Saturday, January 3, 2009: 3:30 PM
Petit Trianon (Hilton New York)
Maori and Croats met on the Far North gumfields of New Zealand , where they worked as gumdiggers at the end of the 19th century and developed relationships marked by significant number of intermarriages. When the gum-industry collapsed during the 1960s, the gumfield communities become ghost towns. Drawing upon extensive oral history interviews with both groups for this presentation, I will explore the relationships between Croats and Maori individuals and communities and how these relationships shape identities and memories. In particular, I will focus on the politics of representation of the kauri gum industry and gum workers in three different museums, all located in the places where gumfields once were. Placing displays at three museums within the context of narrator memories, I will show how the “no longer” is also present, and even futural: the beautiful metaphor used by one of my informants, about “scars in the ground,” shows also how gumdigging practices that brought Croats and Maori to the gumfields have shaped the land itself.
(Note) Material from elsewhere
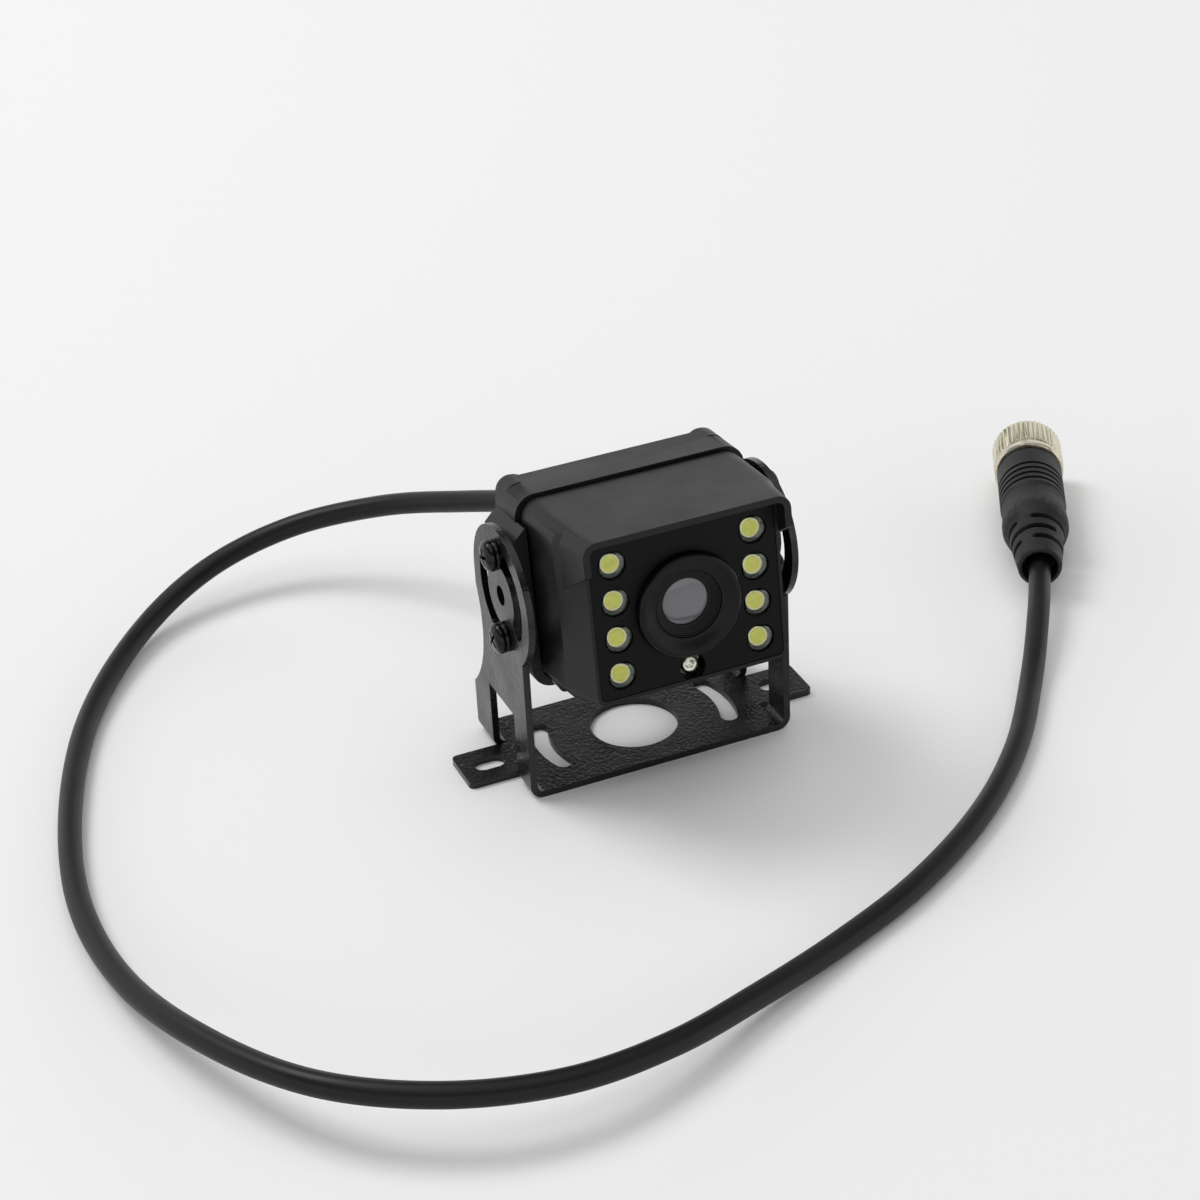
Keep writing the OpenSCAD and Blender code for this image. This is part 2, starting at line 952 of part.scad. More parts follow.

I will investigate this linking of land, memory, and identity to demonstrate how the stories of places and stories of individuals and communities cannot be separated; also how colonial pasts shape memory – collective and individual, dominant and dominated - in the present but in ways that are not linear. I will also consider the fluidity and contested nature of the gumfields even though they are represented in all three museums as a specific place with its own materiality and history.